Exercise prompt |
Copy out all of the material exactly as presented.

Source material |
**********
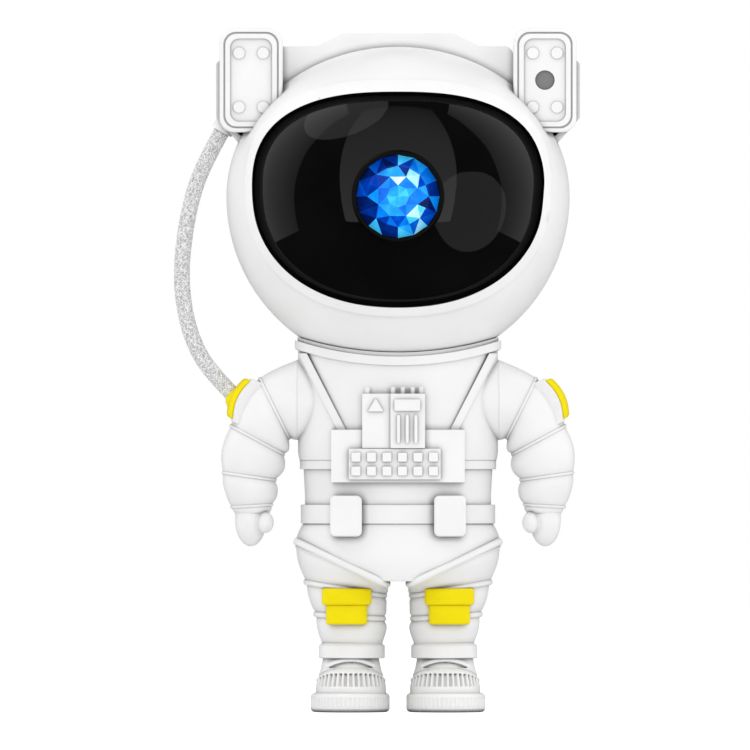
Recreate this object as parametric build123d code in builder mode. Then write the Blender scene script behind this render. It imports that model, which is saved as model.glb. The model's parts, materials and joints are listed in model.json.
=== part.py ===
"""Astronaut-figure star and nebula projector, an assembly of separate pieces.

Frame: millimetres, +Z up, the figure looks along -Y, the floor is Z = 0 and the neck axis is the Z axis.
"Left" is the -X side, as seen by someone who faces the figure.
"""

import os
from math import atan2, cos, degrees, pi, radians, sin, sqrt, tan

from build123d import *

os.makedirs("parts", exist_ok=True)

# ---------------------------------------------------------------------------------------------------------
# Driving dimensions
# ---------------------------------------------------------------------------------------------------------

# Clearances
shell_gap = 0.3  # between curved faces of two bodies that move past each other
running_gap = 0.06  # radial clearance of a shaft in its hole
button_gap = 0.25  # around a push button

# Helmet: a sphere below its widest line and a flatter dome above it
helmet_radius = 57.2
helmet_centre_z = 171.7
helmet_dome_height = 50.0
helmet_wall = 2.4
head_reach = 58.7  # how far the lens ring and the rear buttons stand from the neck axis

# Visor opening, a superellipse seen from the front, and what fills it
visor_half_width = 49.2
visor_centre_z = 174.0
visor_up = 32.7
visor_down = 39.0
visor_up_power = 2.6
visor_outline_points = 24
visor_prism_back_y = 15.0
visor_down_power = 2.2
visor_thickness = 2.2
visor_recess = 0.8
gasket_width = 2.2
gasket_proud = 0.3
bezel_proud = 1.5
bezel_side = 1.9
bezel_top = 3.8
bezel_bottom = 3.3
bezel_lip = 0.9

# Projection lens, a faceted crystal, and its black ring
lens_centre_z = 171.5
crystal_radius = 13.8
crystal_table_radius = 7.4
crystal_crown = 3.4
crystal_girdle = 1.6
crystal_pavilion = 7.0
crystal_setback = 1.2
crystal_main_facets = 8
crystal_girdle_facet_drop = 0.5
crystal_girdle_facet_lean = 9.0
crystal_star_facet_drop = 0.25
crystal_star_facet_lean = 13.0
lens_ring_wall = 1.6
lens_ring_depth = 9.0
lens_ring_lip = 0.8
lens_ring_chamfer = 0.6

# Optical frame, a bulkhead with the lens barrel, and what it carries
frame_y = -14.0
frame_thickness = 2.5
frame_shell_gap = 0.3
barrel_wall = 1.6
disc_thickness = 2.0
disc_axis_drop = 14.5
light_stop_radius = 10.0
disc_frame_gap = 1.0
disc_hub_radius = 4.0
disc_hub_length = 3.0
axle_radius = 1.5
axle_head_radius = 2.6
axle_head_height = 0.8
gear_module = 0.8
disc_teeth = 66
pinion_teeth = 15
tooth_share = 0.42
tooth_root_width = 1.5
tooth_tip_width = 0.55
tooth_height = 0.75
tooth_depth = 1.0
pinion_width = 2.6
motor_radius = 7.5
motor_length = 13.0
motor_shaft_radius = 1.0
frame_window_radius = 7.0
frame_window_x = 24.0
frame_window_drop = 36.0
motor_corner = 0.6

# Light engine behind the disc
led_board_width = 44.0
led_board_bottom = 157.0
led_board_height = 37.0
led_board_thickness = 1.6
led_board_y = -1.0
led_size = 7.0
led_height = 1.6
led_post_spacing = 38.0
led_post_radius = 2.2
heat_sink_width = 34.0
heat_sink_height = 28.0
heat_sink_base = 2.4
heat_sink_depth = 12.0
heat_sink_fins = 7
heat_sink_fin = 1.4
board_corner = 2.0

# Rear of the head: control board, buttons, sensor window and power inlet
board_y = 38.0
board_thickness = 1.6
board_width = 44.0
board_bottom = 147.0
board_height = 46.0
board_post_radius = 2.2
board_post_inset = 4.0
switch_size = 6.0
switch_height = 3.6
button_spacing = 24.0
button_z = 180.0
button_radius = 5.0
ring_icon_radius = 2.75
ring_icon_hole_radius = 2.0
dot_icon_radius = 1.0
star_icon_radius = 3.1
star_icon_notch_radius = 1.3
star_icon_points = 5
button_travel = 0.6
button_stem_radius = 1.8
button_flange_radius = 6.4
button_flange_thickness = 1.2
button_flange_y = 48.5
button_well_radius = 7.4
button_well_depth = 0.9
button_icon_height = 0.25
button_stem_gap = 0.2
button_edge = 1.0
sensor_z = 193.0
sensor_radius = 3.0
inlet_z = 153.0
inlet_width = 9.0
inlet_height = 3.4
inlet_wall = 0.7
inlet_depth = 7.0
inlet_well_margin = 4.0
inlet_tongue_width = 6.4
inlet_tongue_height = 0.7

# Screws that close the helmet
head_screw_high_x = 14.0
head_screw_high_rise = 39.8
head_screw_low_x = 43.0
head_screw_low_drop = 27.5
head_screw_radius = 1.3
head_screw_head_radius = 2.6
head_screw_head_height = 1.8
head_screw_seat_y = 19.0
head_screw_bite = 5.0
head_post_radius = 3.8
screw_slot_width = 0.7

# Ear pods beside the helmet
ear_centre_x = 48.9
ear_centre_z = 210.45
ear_width = 21.0
ear_height = 34.7
ear_corner = 4.8
ear_corner_follow = 0.5
ear_front_y = -16.0
ear_cover_depth = 10.0
ear_wall = 1.6
ear_groove_inset = 1.3
ear_groove_width = 0.6
ear_groove_depth = 0.5
ear_panel_inset = 3.5
ear_panel_depth = 0.7
ear_rivet_radius = 1.9
ear_rivet_height = 0.5
ear_rivet_spacing_x = 8.0
ear_rivet_spacing_z = 18.0
laser_hole_radius = 3.25
ear_dimple_radius = 2.8
ear_dimple_depth = 0.5
ear_edge = 0.8
ear_housing_depth = 20.0
ear_housing_reach = 60.6
ear_housing_top_z = 221.9
ear_housing_shoulder_z = 216.0
ear_housing_chamfer_z = 198.0
ear_housing_bottom_z = 190.0
ear_housing_bottom_x = 53.5
ear_housing_wall = 2.0
ear_housing_slant_follow = 1.4
laser_module_radius = 3.9
laser_module_length = 20.0
laser_window_thickness = 1.0
laser_cradle_length = 6.0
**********
Exercise response |
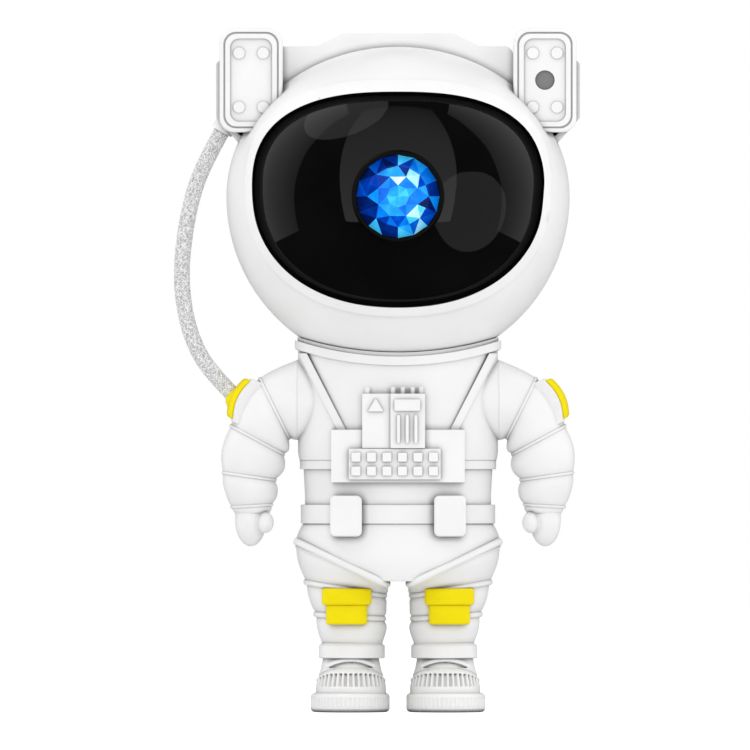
Recreate this object as parametric build123d code in builder mode. Then write the Blender scene script behind this render. It imports that model, which is saved as model.glb. The model's parts, materials and joints are listed in model.json.
=== part.py ===
"""Astronaut-figure star and nebula projector, an assembly of separate pieces.

Frame: millimetres, +Z up, the figure looks along -Y, the floor is Z = 0 and the neck axis is the Z axis.
"Left" is the -X side, as seen by someone who faces the figure.
"""

import os
from math import atan2, cos, degrees, pi, radians, sin, sqrt, tan

from build123d import *

os.makedirs("parts", exist_ok=True)

# ---------------------------------------------------------------------------------------------------------
# Driving dimensions
# ---------------------------------------------------------------------------------------------------------

# Clearances
shell_gap = 0.3  # between curved faces of two bodies that move past each other
running_gap = 0.06  # radial clearance of a shaft in its hole
button_gap = 0.25  # around a push button

# Helmet: a sphere below its widest line and a flatter dome above it
helmet_radius = 57.2
helmet_centre_z = 171.7
helmet_dome_height = 50.0
helmet_wall = 2.4
head_reach = 58.7  # how far the lens ring and the rear buttons stand from the neck axis

# Visor opening, a superellipse seen from the front, and what fills it
visor_half_width = 49.2
visor_centre_z = 174.0
visor_up = 32.7
visor_down = 39.0
visor_up_power = 2.6
visor_outline_points = 24
visor_prism_back_y = 15.0
visor_down_power = 2.2
visor_thickness = 2.2
visor_recess = 0.8
gasket_width = 2.2
gasket_proud = 0.3
bezel_proud = 1.5
bezel_side = 1.9
bezel_top = 3.8
bezel_bottom = 3.3
bezel_lip = 0.9

# Projection lens, a faceted crystal, and its black ring
lens_centre_z = 171.5
crystal_radius = 13.8
crystal_table_radius = 7.4
crystal_crown = 3.4
crystal_girdle = 1.6
crystal_pavilion = 7.0
crystal_setback = 1.2
crystal_main_facets = 8
crystal_girdle_facet_drop = 0.5
crystal_girdle_facet_lean = 9.0
crystal_star_facet_drop = 0.25
crystal_star_facet_lean = 13.0
lens_ring_wall = 1.6
lens_ring_depth = 9.0
lens_ring_lip = 0.8
lens_ring_chamfer = 0.6

# Optical frame, a bulkhead with the lens barrel, and what it carries
frame_y = -14.0
frame_thickness = 2.5
frame_shell_gap = 0.3
barrel_wall = 1.6
disc_thickness = 2.0
disc_axis_drop = 14.5
light_stop_radius = 10.0
disc_frame_gap = 1.0
disc_hub_radius = 4.0
disc_hub_length = 3.0
axle_radius = 1.5
axle_head_radius = 2.6
axle_head_height = 0.8
gear_module = 0.8
disc_teeth = 66
pinion_teeth = 15
tooth_share = 0.42
tooth_root_width = 1.5
tooth_tip_width = 0.55
tooth_height = 0.75
tooth_depth = 1.0
pinion_width = 2.6
motor_radius = 7.5
motor_length = 13.0
motor_shaft_radius = 1.0
frame_window_radius = 7.0
frame_window_x = 24.0
frame_window_drop = 36.0
motor_corner = 0.6

# Light engine behind the disc
led_board_width = 44.0
led_board_bottom = 157.0
led_board_height = 37.0
led_board_thickness = 1.6
led_board_y = -1.0
led_size = 7.0
led_height = 1.6
led_post_spacing = 38.0
led_post_radius = 2.2
heat_sink_width = 34.0
heat_sink_height = 28.0
heat_sink_base = 2.4
heat_sink_depth = 12.0
heat_sink_fins = 7
heat_sink_fin = 1.4
board_corner = 2.0

# Rear of the head: control board, buttons, sensor window and power inlet
board_y = 38.0
board_thickness = 1.6
board_width = 44.0
board_bottom = 147.0
board_height = 46.0
board_post_radius = 2.2
board_post_inset = 4.0
switch_size = 6.0
switch_height = 3.6
button_spacing = 24.0
button_z = 180.0
button_radius = 5.0
ring_icon_radius = 2.75
ring_icon_hole_radius = 2.0
dot_icon_radius = 1.0
star_icon_radius = 3.1
star_icon_notch_radius = 1.3
star_icon_points = 5
button_travel = 0.6
button_stem_radius = 1.8
button_flange_radius = 6.4
button_flange_thickness = 1.2
button_flange_y = 48.5
button_well_radius = 7.4
button_well_depth = 0.9
button_icon_height = 0.25
button_stem_gap = 0.2
button_edge = 1.0
sensor_z = 193.0
sensor_radius = 3.0
inlet_z = 153.0
inlet_width = 9.0
inlet_height = 3.4
inlet_wall = 0.7
inlet_depth = 7.0
inlet_well_margin = 4.0
inlet_tongue_width = 6.4
inlet_tongue_height = 0.7

# Screws that close the helmet
head_screw_high_x = 14.0
head_screw_high_rise = 39.8
head_screw_low_x = 43.0
head_screw_low_drop = 27.5
head_screw_radius = 1.3
head_screw_head_radius = 2.6
head_screw_head_height = 1.8
head_screw_seat_y = 19.0
head_screw_bite = 5.0
head_post_radius = 3.8
screw_slot_width = 0.7

# Ear pods beside the helmet
ear_centre_x = 48.9
ear_centre_z = 210.45
ear_width = 21.0
ear_height = 34.7
ear_corner = 4.8
ear_corner_follow = 0.5
ear_front_y = -16.0
ear_cover_depth = 10.0
ear_wall = 1.6
ear_groove_inset = 1.3
ear_groove_width = 0.6
ear_groove_depth = 0.5
ear_panel_inset = 3.5
ear_panel_depth = 0.7
ear_rivet_radius = 1.9
ear_rivet_height = 0.5
ear_rivet_spacing_x = 8.0
ear_rivet_spacing_z = 18.0
laser_hole_radius = 3.25
ear_dimple_radius = 2.8
ear_dimple_depth = 0.5
ear_edge = 0.8
ear_housing_depth = 20.0
ear_housing_reach = 60.6
ear_housing_top_z = 221.9
ear_housing_shoulder_z = 216.0
ear_housing_chamfer_z = 198.0
ear_housing_bottom_z = 190.0
ear_housing_bottom_x = 53.5
ear_housing_wall = 2.0
ear_housing_slant_follow = 1.4
laser_module_radius = 3.9
laser_module_length = 20.0
laser_window_thickness = 1.0
laser_cradle_length = 6.0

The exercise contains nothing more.